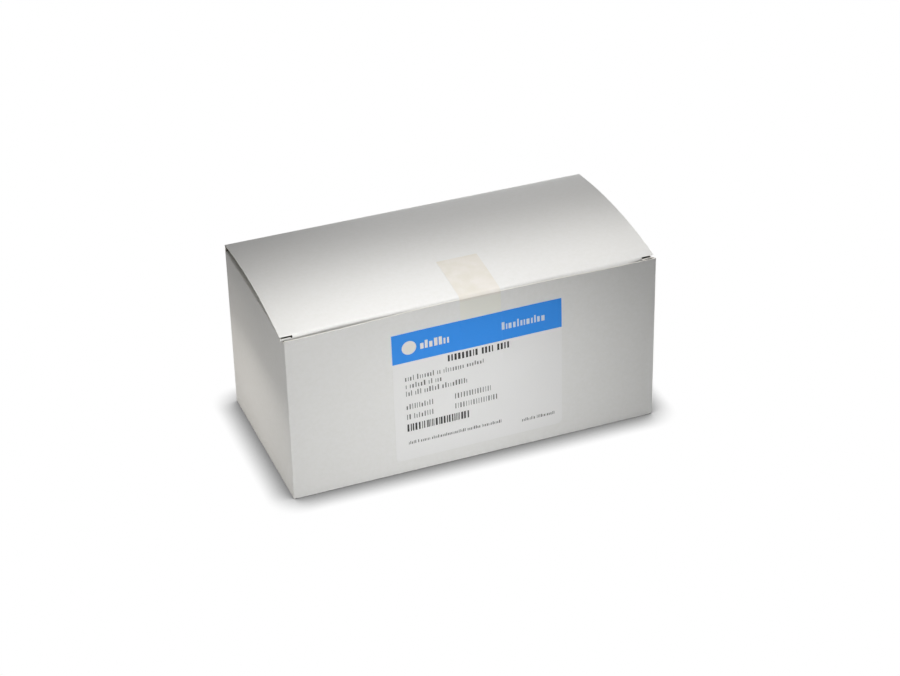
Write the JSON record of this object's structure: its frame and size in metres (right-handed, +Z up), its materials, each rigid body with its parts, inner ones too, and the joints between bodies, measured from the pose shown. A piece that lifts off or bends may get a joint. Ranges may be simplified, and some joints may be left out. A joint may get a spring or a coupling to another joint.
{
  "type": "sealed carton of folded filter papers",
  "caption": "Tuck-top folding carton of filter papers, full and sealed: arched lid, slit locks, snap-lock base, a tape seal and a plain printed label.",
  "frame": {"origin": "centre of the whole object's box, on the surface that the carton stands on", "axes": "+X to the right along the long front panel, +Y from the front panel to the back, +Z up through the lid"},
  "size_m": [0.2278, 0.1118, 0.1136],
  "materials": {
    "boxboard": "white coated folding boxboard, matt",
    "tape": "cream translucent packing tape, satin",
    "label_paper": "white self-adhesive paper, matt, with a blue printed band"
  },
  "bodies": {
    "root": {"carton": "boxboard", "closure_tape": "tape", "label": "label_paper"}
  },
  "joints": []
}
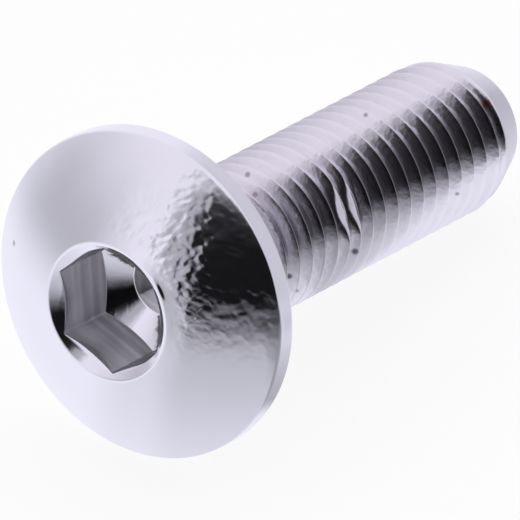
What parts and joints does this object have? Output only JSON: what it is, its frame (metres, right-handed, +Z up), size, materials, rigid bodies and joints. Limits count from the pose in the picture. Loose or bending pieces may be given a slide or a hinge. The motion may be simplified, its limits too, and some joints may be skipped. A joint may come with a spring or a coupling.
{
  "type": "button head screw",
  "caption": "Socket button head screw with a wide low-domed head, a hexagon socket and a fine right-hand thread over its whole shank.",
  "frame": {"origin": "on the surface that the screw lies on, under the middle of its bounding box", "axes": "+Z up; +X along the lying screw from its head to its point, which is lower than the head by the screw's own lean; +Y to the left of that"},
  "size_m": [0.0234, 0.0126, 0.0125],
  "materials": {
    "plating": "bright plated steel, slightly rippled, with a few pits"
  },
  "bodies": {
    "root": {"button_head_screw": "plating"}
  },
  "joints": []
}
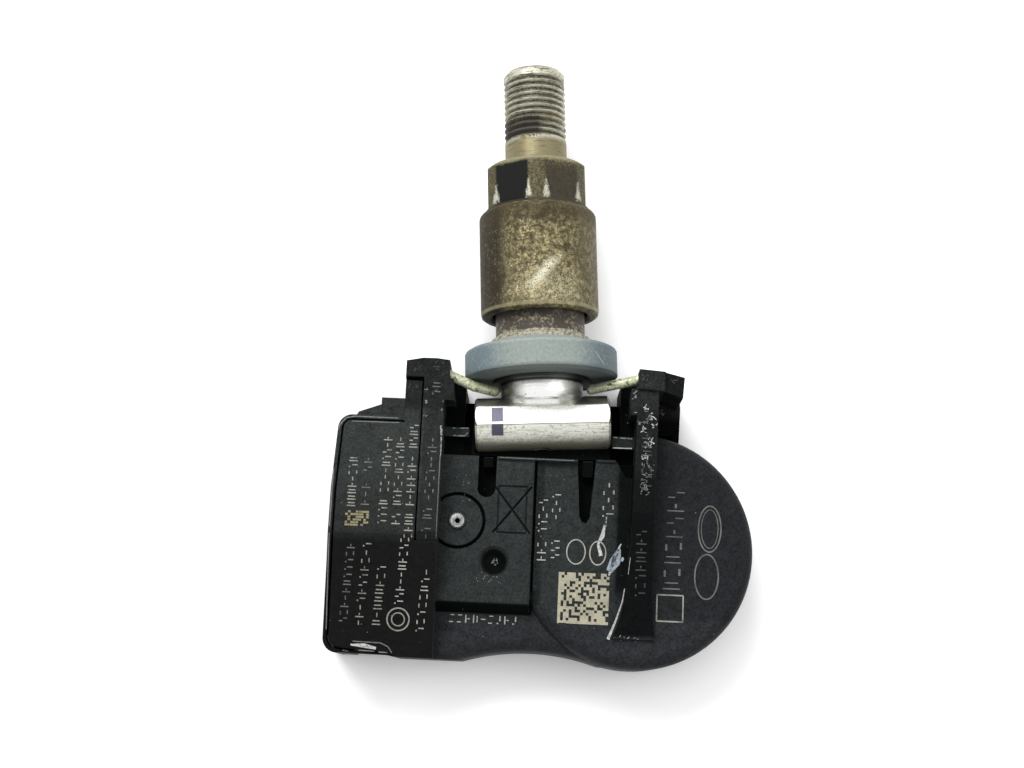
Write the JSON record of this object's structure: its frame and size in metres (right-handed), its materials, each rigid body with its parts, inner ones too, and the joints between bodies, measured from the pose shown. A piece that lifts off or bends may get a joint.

• _Written problem_: Print again each line of the listing above, exactly as it appears.

• _Output of the exercise_:
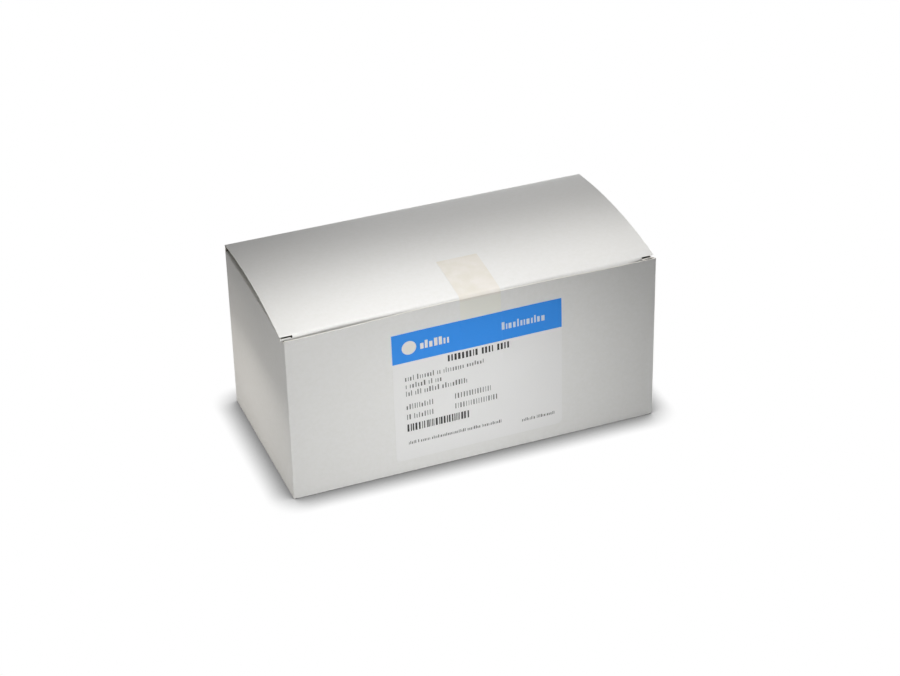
Write the JSON record of this object's structure: its frame and size in metres (right-handed, +Z up), its materials, each rigid body with its parts, inner ones too, and the joints between bodies, measured from the pose shown. A piece that lifts off or bends may get a joint. Ranges may be simplified, and some joints may be left out. A joint may get a spring or a coupling to another joint.
{
  "type": "sealed carton of folded filter papers",
  "caption": "Tuck-top folding carton of filter papers, full and sealed: arched lid, slit locks, snap-lock base, a tape seal and a plain printed label.",
  "frame": {"origin": "centre of the whole object's box, on the surface that the carton stands on", "axes": "+X to the right along the long front panel, +Y from the front panel to the back, +Z up through the lid"},
  "size_m": [0.2278, 0.1118, 0.1136],
  "materials": {
    "boxboard": "white coated folding boxboard, matt",
    "tape": "cream translucent packing tape, satin",
    "label_paper": "white self-adhesive paper, matt, with a blue printed band"
  },
  "bodies": {
    "root": {"carton": "boxboard", "closure_tape": "tape", "label": "label_paper"}
  },
  "joints": []
}
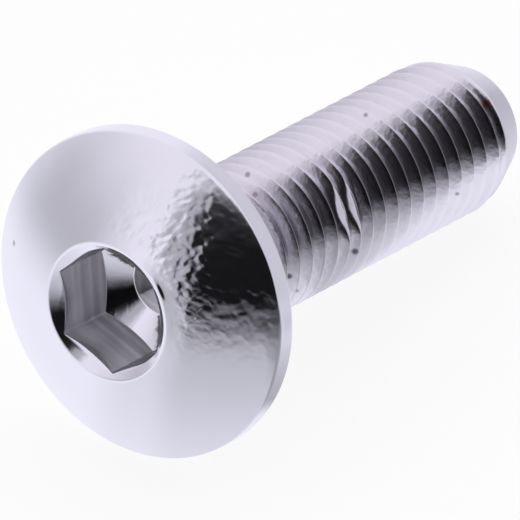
What parts and joints does this object have? Output only JSON: what it is, its frame (metres, right-handed, +Z up), size, materials, rigid bodies and joints. Limits count from the pose in the picture. Loose or bending pieces may be given a slide or a hinge. The motion may be simplified, its limits too, and some joints may be skipped. A joint may come with a spring or a coupling.
{
  "type": "button head screw",
  "caption": "Socket button head screw with a wide low-domed head, a hexagon socket and a fine right-hand thread over its whole shank.",
  "frame": {"origin": "on the surface that the screw lies on, under the middle of its bounding box", "axes": "+Z up; +X along the lying screw from its head to its point, which is lower than the head by the screw's own lean; +Y to the left of that"},
  "size_m": [0.0234, 0.0126, 0.0125],
  "materials": {
    "plating": "bright plated steel, slightly rippled, with a few pits"
  },
  "bodies": {
    "root": {"button_head_screw": "plating"}
  },
  "joints": []
}
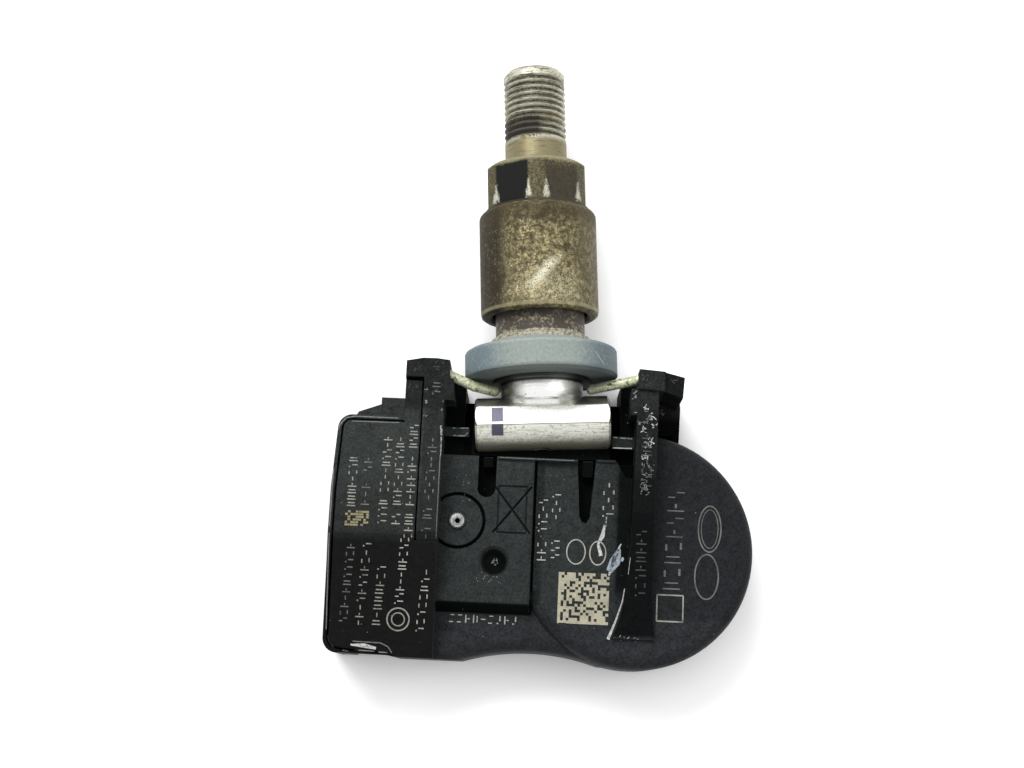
Write the JSON record of this object's structure: its frame and size in metres (right-handed), its materials, each rigid body with its parts, inner ones too, and the joints between bodies, measured from the pose shown. A piece that lifts off or bends may get a joint.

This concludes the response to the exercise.